In the 1968 trial of Black Panther Party member Huey Newton, fellow Panther Eldridge Cleaver created pins for Newton's white supporters stating "Honkies for Huey".

"Father of the Blues" W. C. Handy wrote of "Negroes and hunkies" in his autobiography.

===Use in music===

In the 2012 rap song "Thrift Shop" by Macklemore & Ryan Lewis ft. Wanz, "Damn, that's a cold ass honkey!" is used in reference to Macklemore and his secondhand clothes. Eminem, who is also a white American rapper, uses the line "He looked at me and said, 'You gonna die, honkey!'" in 1999's "Brain Damage." "Play That Funky Music," a 1976 disco/funk hit by Wild Cherry about a rock band adapting to the rise of disco, substitutes "honky" for "white boy" in the final chorus of the uncensored version. The British band Hot Chocolate used "honky" and "spook" in their controversial 1973 hit single "Brother Louie" about an interracial relationship as the terms chosen by the respective fathers to slur their child's newfound lover.

Other uses of "honky" in music include Honky (an album by Melvins), Honky Reduction (an album by Agoraphobic Nosebleed), MC Honky (DJ stage persona), Honky Château (an album by Elton John, the first track on which is "Honky Cat"), Talkin' Honky Blues (an album by Buck 65), and Honky (an album by Keith Emerson). Honky's Ladder is a 1996 EP by The Afghan Whigs. In 2022 Hank Williams Jr. released a blues album Rich White Honky Blues.

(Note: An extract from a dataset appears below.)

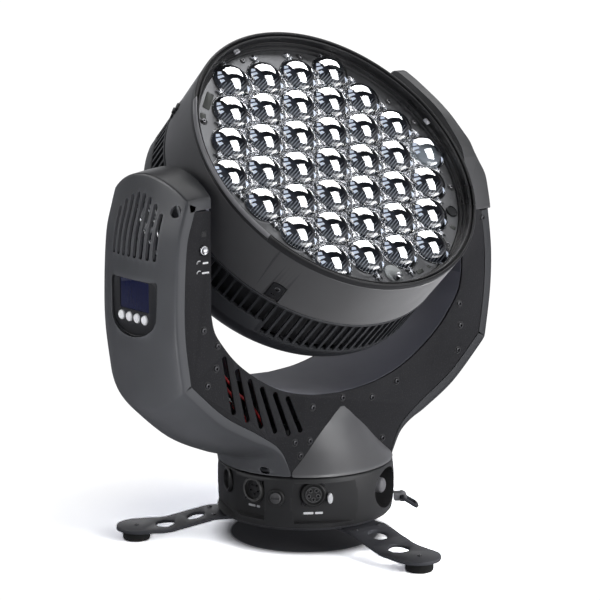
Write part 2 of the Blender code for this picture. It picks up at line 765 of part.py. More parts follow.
def build_neck_covers(yoke):
    for name, side in (("neck_front_cover", -1), ("neck_rear_cover", 1)):
        outer = neck_profile(0)
        inner = neck_profile(-2.4)
        shell = turned(outer + list(reversed(inner)), 48)
        y = sorted((side * (ARM_DEPTH + 0.1 * MM), side * 100 * MM))
        keep_inside(shell, box((-62.8 * MM, y[0], 0), (62.8 * MM, y[1], 112 * MM)))
        finish(shell, name, BLACK, yoke)


def build_yoke_floor(yoke):
    plate = tube(78 * MM, 30 * MM, 53 * MM, 56 * MM, 24)
    side = ARM_DEPTH - SKIN - 0.5 * MM
    keep_inside(plate, box((-90 * MM, -side, 0), (90 * MM, side, 90 * MM)))
    finish(plate, "yoke_floor_plate", ALUMINIUM, yoke)
    bearing = tube(29.4 * MM, 22.7 * MM, 53 * MM, 62 * MM, 24)
    finish(bearing, "pan_bearing", ALUMINIUM, yoke)


def belt_outline(radius_a, radius_b, distance, steps=18):
    """Outline of a loop around two pulleys, the first at 0 and the second at the distance along x."""
    lean = math.acos((radius_a - radius_b) / distance)
    points = []
    for i in range(steps + 1):
        a = lean + (math.tau - 2 * lean) * i / steps
        points.append((radius_a * math.cos(a), radius_a * math.sin(a)))
    for i in range(steps + 1):
        a = -lean + 2 * lean * i / steps
        points.append((distance + radius_b * math.cos(a), radius_b * math.sin(a)))
    return points


def belt(radius_a, radius_b, distance, low, high):
    """Flat loop round two pulleys, clear of both."""
    inner = belt_outline(radius_a + GAP, radius_b + GAP, distance)
    outer = belt_outline(radius_a + GAP + BELT, radius_b + GAP + BELT, distance)
    return cut(prism(outer, low, high), prism(inner, low - 1 * MM, high + 1 * MM))


def stepper(size, length):
    """Square motor body along Z from 0 upwards."""
    return prism(rounded_rectangle(size, size, 4 * MM, steps=2), 0, length)


def motor_pulley(low, high):
    """Toothed wheel on a motor shaft."""
    outline = []
    teeth = 12
    for i in range(teeth * 2):
        a = math.tau * i / (teeth * 2)
        r = MOTOR_PULLEY_RADIUS - (0 if i % 2 else 1.0 * MM)
        outline.append((r * math.cos(a), r * math.sin(a)))
    return prism(outline, low, high)


def build_pan_drive(yoke):
    low, high = PAN_PULLEY_Z
    motor = shift(stepper(42 * MM, 30 * MM), z=high + 3 * MM)
    finish(motor, "pan_motor", STEEL_BLACK, yoke, (PAN_MOTOR_X, 0, 0))
    finish(motor_pulley(low, high), "pan_motor_pulley", ALUMINIUM, yoke, (PAN_MOTOR_X, 0, 0))
    loop = belt(PAN_PULLEY_RADIUS, MOTOR_PULLEY_RADIUS, PAN_MOTOR_X, low + 1 * MM, high - 1 * MM)
    finish(loop, "pan_belt", RUBBER, yoke)


TILT_BELT_X = (172 * MM, 180 * MM)
TILT_PULLEY_RADIUS = 40 * MM
TILT_MOTOR_Z = TILT_Z - 95 * MM


def build_tilt_drive(yoke):
    low, high = TILT_BELT_X
    motor = along_x(shift(stepper(42 * MM, 8 * MM), z=161 * MM))
    finish(motor, "tilt_motor", STEEL_BLACK, yoke, (0, 0, TILT_MOTOR_Z))
    finish(along_x(motor_pulley(low, high)), "tilt_motor_pulley", ALUMINIUM, yoke, (0, 0, TILT_MOTOR_Z))
    drop = TILT_Z - TILT_MOTOR_Z
    loop = along_x(belt(TILT_PULLEY_RADIUS, MOTOR_PULLEY_RADIUS, drop, low + 1 * MM, high - 1 * MM))
    finish(loop, "tilt_belt", RUBBER, yoke, (0, 0, TILT_Z))
    for name, side in (("tilt_bearing_left", -1), ("tilt_bearing_right", 1)):
        ring = along_x(tube(18 * MM, 13.4 * MM, 156.8 * MM, 162 * MM, 20))
        if side < 0:
            moved(ring, Matrix.Scale(-1, 4, (1, 0, 0)))
            ring.data.flip_normals()
        finish(ring, name, ALUMINIUM, yoke, (0, 0, TILT_Z))


# ---------------------------------------------------------------- head


def build_drum(head):
    front = DRUM_FRONT
    seat = front - BEZEL_DEPTH
    bezel = turned(
        [
            (DRUM_RADIUS, seat),
            (DRUM_RADIUS, front - 1.2 * MM),
            (DRUM_RADIUS - 1.4 * MM, front),
            (DRUM_RADIUS - 4.2 * MM, front),
            (DRUM_RADIUS - 6.8 * MM, front - 3 * MM),
            (DRUM_RADIUS - 6.8 * MM, seat),
        ],
        54,
    )
    finish(bezel, "front_bezel", BLACK, head)
    drum = tube(DRUM_RADIUS, DRUM_RADIUS - SKIN, VENT_TOP + GAP, seat - GAP, 54)
    cut(drum, along_x(rod(14 * MM, -170 * MM, 170 * MM)))
    finish(drum, "head_drum", BLACK, head)


def across(grid, outer, inner, z, i, j):
    """Corners of the wall between the outer and the inner skin, from edge i to edge j at a height."""
    return [grid[outer, z, i], grid[outer, z, j], grid[inner, z, j], grid[inner, z, i]]


def build_vent_ring(head, slots=32):
    """Ring with a row of upright slots, left whole around the tilt shafts."""
    outer, inner = DRUM_RADIUS, DRUM_RADIUS - SKIN
    heights = [VENT_BOTTOM, VENT_BOTTOM + 3 * MM, VENT_TOP - 3 * MM, VENT_TOP]
    edges = []
    period = math.tau / slots
    for i in range(slots):
        middle = period * (i + 0.5)
        near_shaft = abs(math.cos(middle)) > math.cos(math.radians(12))
        edges.append((middle - period * 0.28, not near_shaft))
        edges.append((middle + period * 0.28, False))
    bm = bmesh.new()
    grid = {}
    for radius in (outer, inner):
        for z in heights:
            for i, (angle, _) in enumerate(edges):
                grid[radius, z, i] = bm.verts.new((radius * math.cos(angle), radius * math.sin(angle), z))
    count = len(edges)
    for i, (_, open_slot) in enumerate(edges):
        j = (i + 1) % count
        for k in range(3):
            low, high = heights[k], heights[k + 1]
            if open_slot and k == 1:
                for a in (i, j):
                    side = [(outer, low), (outer, high), (inner, high), (inner, low)]
                    bm.faces.new([grid[radius, z, a] for radius, z in side])
                for z in (low, high):
                    bm.faces.new(across(grid, outer, inner, z, i, j))
                continue
            for radius in (outer, inner):
                corners = [(low, i), (low, j), (high, j), (high, i)]
                bm.faces.new([grid[radius, z, a] for z, a in corners])
        for z in (heights[0], heights[-1]):
            bm.faces.new(across(grid, outer, inner, z, i, j))
    ring = new_object(bm)
    cut(ring, along_x(rod(14 * MM, -170 * MM, 170 * MM)))
    finish(ring, "vent_ring", BLACK, head)


# Rear cover turned about the beam axis, in mm: radius, z
REAR_PROFILE = [(150, -31.4), (149.5, -39), (144, -54), (126, -77), (90, -94), (44, -101)]


def build_rear_cover(head):
    outer = [(r * MM, z * MM) for r, z in REAR_PROFILE]
    inner = [(max(r - 2.2, 44) * MM, (z + 2.4 if r < 149 else z) * MM) for r, z in reversed(REAR_PROFILE)]
    shell = turned(outer + inner, 40)
    vents = []
    for i in range(12):
        a = math.tau * (i + 0.5) / 12
        slot = box((92 * MM, -3.2 * MM, -110 * MM), (118 * MM, 3.2 * MM, -70 * MM))
        vents.append(around(slot, math.degrees(a)))
    cut(shell, *vents)
    finish(shell, "rear_cover", BLACK, head)
    guard = tube(43.6 * MM, 40.5 * MM, -101 * MM, -98.5 * MM, 30)
    spokes = [rod(12 * MM, -100.8 * MM, -98.7 * MM, 18)]
    for i in range(3):
        bar = box((-42 * MM, -1.1 * MM, -100.6 * MM), (42 * MM, 1.1 * MM, -98.9 * MM))
        spokes.append(around(bar, 60 * i))
    join(guard, *spokes)
    finish(guard, "fan_guard", STEEL_BLACK, head)


def build_fan(head):
    frame = prism(rounded_rectangle(92 * MM, 92 * MM, 6 * MM, steps=3), -90 * MM, -68 * MM)
    cut(frame, rod(43 * MM, -100 * MM, -60 * MM, 28))
    arms = []
    for i in range(4):
        arm = box((14 * MM, -2 * MM, -72 * MM), (44 * MM, 2 * MM, -68 * MM))
        arms.append(around(arm, 90 * i + 45))
    hub = rod(16 * MM, -72.3 * MM, -67.7 * MM, 18)
    join(frame, hub, *arms)
    finish(frame, "fan_frame", BLACK, head)
    rotor = rod(15 * MM, -88 * MM, -73 * MM, 18)
    blades = []
    for i in range(7):
        blade = box((13 * MM, -1 * MM, -8 * MM), (41 * MM, 1 * MM, 8 * MM))
        moved(blade, Matrix.Rotation(math.radians(42), 4, "X"))
        blades.append(around(shift(blade, z=-81 * MM), 360 / 7 * i))
    join(rotor, *blades)
    finish(rotor, "fan_rotor", BLACK, head)


def lens_centres():
    """Hexagonal field of 4-5-6-7-6-5-4 lenses with its rows along X."""
    centres = []
    for row in range(-3, 4):
        count = 7 - abs(row)
        y = row * LENS_PITCH * math.sin(math.radians(60))
        for i in range(count):
            centres.append(((i - (count - 1) / 2) * LENS_PITCH, y))
    return centres


ZOOM_SCREW_Y = -133 * MM


def at_each_lens(build):
    """One object holding a separate solid at every lens place."""
    field = bmesh.new()
    for x, y in lens_centres():
        solid = shift(build(), x, y)
        field.from_mesh(solid.data)
        bpy.data.objects.remove(solid, do_unlink=True)
    return new_object(field)


def lens_dome():
    low = LENS_PLATE_Z
    edge = LENS_RADIUS - 1 * MM
    foot = [(0, low + 0.5 * MM), (edge, low + 0.5 * MM), (edge, low + 4 * MM)]
    return around(turned(foot + [(0.7 * LENS_RADIUS, low + 10 * MM), (0, low + 13 * MM)], 8), 13)


def lens_cell():
    """Hexagonal cutter a little narrower than the lens pitch."""
    corner = (LENS_PITCH / 2 - GAP) / math.cos(math.radians(30))
    return around(rod(corner, LENS_PLATE_Z - 1 * MM, LENS_PLATE_Z + 6 * MM, 6), 30)


def build_lenses(head):
    low = LENS_PLATE_Z
    web = rod(138 * MM, low, low + 1.6 * MM, 40)
    join(web, at_each_lens(lens_dome))
    cut(web, shift(rod(8 * MM, low - 5 * MM, low + 20 * MM, 16), y=ZOOM_SCREW_Y))
    finish(web, "lens_array", CLEAR, head)
    plate = rod(141 * MM, low + 2 * MM, low + 3.2 * MM, 44)
    cut(plate, at_each_lens(lens_cell))
    cut(plate, shift(rod(3.6 * MM, low - 1 * MM, low + 6 * MM, 12), y=ZOOM_SCREW_Y))
    finish(plate, "lens_plate", SILVER, head)


def build_light_engine(head):
    board = rod(119 * MM, 18 * MM, 19.6 * MM, 40)
    finish(board, "led_board", WHITE, head)
    sink = rod(118 * MM, 8 * MM, 17.6 * MM, 36)
    fins = []
    for i in range(9):
        x = (i - 4) * 23.4 * MM
        half = math.sqrt((112 * MM) ** 2 - x * x)
        fins.append(box((x - 1.5 * MM, -half, -52 * MM), (x + 1.5 * MM, half, 10 * MM)))
    join(sink, *fins)
    finish(sink, "heat_sink", ALUMINIUM, head)
    chassis = tube(141 * MM, 126 * MM, -16 * MM, 16 * MM, 28)
    cut(
        chassis,
        along_x(rod(13.4 * MM, -160 * MM, 160 * MM, 20)),
        shift(rod(4.5 * MM, -30 * MM, 30 * MM, 12), y=ZOOM_SCREW_Y),
    )
    finish(chassis, "head_chassis", ALUMINIUM, head)


def build_zoom_drive(head):
    motor = rod(11 * MM, -44 * MM, -20 * MM, 20)
    finish(motor, "zoom_motor", STEEL_BLACK, head, (0, ZOOM_SCREW_Y + 4 * MM, 0))
    screw = rod(3 * MM, -19 * MM, 60 * MM, 12)
    finish(screw, "zoom_screw", ALUMINIUM, head, (0, ZOOM_SCREW_Y, 0))


def build_tilt_shafts(head):
    for name, side in (("tilt_shaft_left", -1), ("tilt_shaft_right", 1)):
        shaft = along_x(tube(13 * MM, 8 * MM, 127 * MM, 184 * MM, 20))
        if side < 0:
            moved(shaft, Matrix.Scale(-1, 4, (1, 0, 0)))
            shaft.data.flip_normals()
        finish(shaft, name, ALUMINIUM, head)
    low, high = TILT_BELT_X
    pulley = along_x(tube(TILT_PULLEY_RADIUS, 13.4 * MM, low, high, 28))
    finish(pulley, "tilt_ring_pulley", ALUMINIUM, head)


def build_head(head):
    build_drum(head)
    build_vent_ring(head)
    build_rear_cover(head)
    build_fan(head)
    build_lenses(head)
    build_light_engine(head)
    build_zoom_drive(head)
    build_tilt_shafts(head)


def build_yoke(yoke):
    build_left_arm(yoke)
    build_right_arm(yoke)
    build_right_shoulder(yoke)
    build_yoke_frame(yoke)
    build_plates(yoke)
    build_neck_covers(yoke)
    build_yoke_floor(yoke)
    build_pan_drive(yoke)
    build_tilt_drive(yoke)


def build_base():
    build_base_housing()
    build_base_bottom_plate()
    for side, degrees in LEG_ANGLES.items():
        build_leg(side, degrees)
    build_sockets()
    build_base_controls()
    build_safety_ring()
    build_pan_drive_base()


def main():
    for obj in list(bpy.data.objects):
        bpy.data.objects.remove(obj, do_unlink=True)
    pan_axis = empty("pan_axis", (0, 0, 0))
    tilt_axis = empty("tilt_axis", (0, 0, TILT_Z), (HEAD_LEAN, 0, 0), pan_axis)
    build_base()
    build_yoke(pan_axis)
    build_head(tilt_axis)


main()
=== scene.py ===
"""Looks of the moving head light: fine shells, lenses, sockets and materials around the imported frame."""
import json
import math

import bmesh
import bpy
from mathutils import Matrix, Vector, noise

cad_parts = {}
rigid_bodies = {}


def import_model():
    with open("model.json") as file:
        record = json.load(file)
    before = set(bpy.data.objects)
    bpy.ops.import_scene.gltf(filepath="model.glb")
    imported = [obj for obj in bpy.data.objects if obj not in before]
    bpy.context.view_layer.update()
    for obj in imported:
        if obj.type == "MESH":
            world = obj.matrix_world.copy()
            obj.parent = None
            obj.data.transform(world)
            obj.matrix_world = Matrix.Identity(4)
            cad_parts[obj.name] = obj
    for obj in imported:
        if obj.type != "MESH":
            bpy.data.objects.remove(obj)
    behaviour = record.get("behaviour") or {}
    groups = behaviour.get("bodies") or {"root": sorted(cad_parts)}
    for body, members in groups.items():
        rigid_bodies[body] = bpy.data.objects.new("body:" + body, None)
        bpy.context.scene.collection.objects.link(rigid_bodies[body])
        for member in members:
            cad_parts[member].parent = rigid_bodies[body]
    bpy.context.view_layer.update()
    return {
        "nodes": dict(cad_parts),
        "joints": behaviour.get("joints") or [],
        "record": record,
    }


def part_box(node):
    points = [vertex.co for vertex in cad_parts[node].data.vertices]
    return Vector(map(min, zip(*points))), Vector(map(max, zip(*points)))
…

The Chicago style of polka music is also known as honky polka.

===Use in television and film===

Honky is a 1971 movie based on an interracial relationship, starring Brenda Sykes as Sheila Smith and John Neilson as Wayne "Honky" Devine.

In the 1980 movie The Blues Brothers, Mrs Murphy (Aretha Franklin) refers to Jake and Elwood as “two honkies… dressed like Hasidic diamond merchants.”

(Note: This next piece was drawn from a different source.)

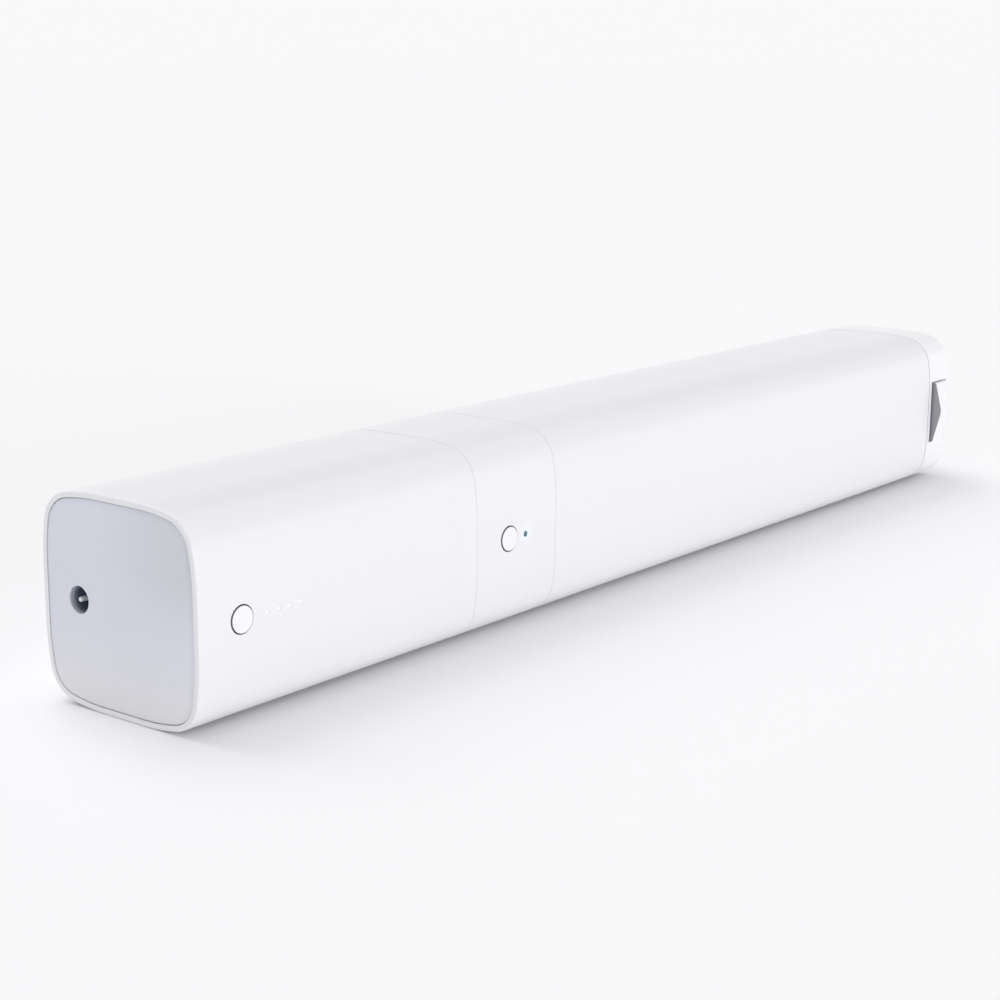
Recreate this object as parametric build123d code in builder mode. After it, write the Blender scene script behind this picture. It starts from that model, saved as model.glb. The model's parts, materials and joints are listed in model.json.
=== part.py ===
from build123d import *
import math
import os

# Battery drive motor of a curtain track, lying on its side with its buttons to the front.
# X runs along the body from the battery end to the drive hub, -Y is the side with the buttons, Z is up.
# The origin is on the resting surface, under the middle of the overall length. All sizes are in mm.

# Housing section, the same soft square from end to end
section_side = 60.0
side_flat = 16.0
blend_radius = 65.0
corner_radius = 10.5
shell_wall = 2.0
sleeve_wall = 2.0
seam_chamfer = 0.25
end_rounding = 0.6

# Lengths along the axis
band_length = 38.5
main_length = 254.5
head_length = 17.0
skirt_length = 8.0
spigot_length = 10.0
register_length = 4.0
hub_length = 8.0
hub_gap = 0.4

# Clearances
slide_clearance = 0.2
seat_clearance = 0.15
running_clearance = 0.04
part_gap = 0.4
cut_margin = 1.0
root_depth = 0.5

# Screws
screw_radius = 1.5
screw_head_radius = 2.6
screw_head_height = 2.2
pilot_clearance = 0.03
through_clearance = 0.2
boss_radius = 4.2
boss_length = 13.0
boss_merge = 0.4
screw_tip_room = 1.5
band_screw_setback = 3.0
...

In a sketch on Saturday Night Live (SNL), Chevy Chase and Richard Pryor used both nigger (Chase) and honky (Pryor) in reference to one another during a "racist word association interview". During this period, Steve Martin (as musical guest and stand-up regular on SNL) performed a rendition of "King Tut" which contained the word honky in its lyrics.

On the TV series Barney Miller, Season 5, Episode 8, "Loan Shark", Arthur Dietrich gives an etymology of the word "honky", claiming it was "coined by Blacks in the 1950s in reference to the nasal tone of Caucasians".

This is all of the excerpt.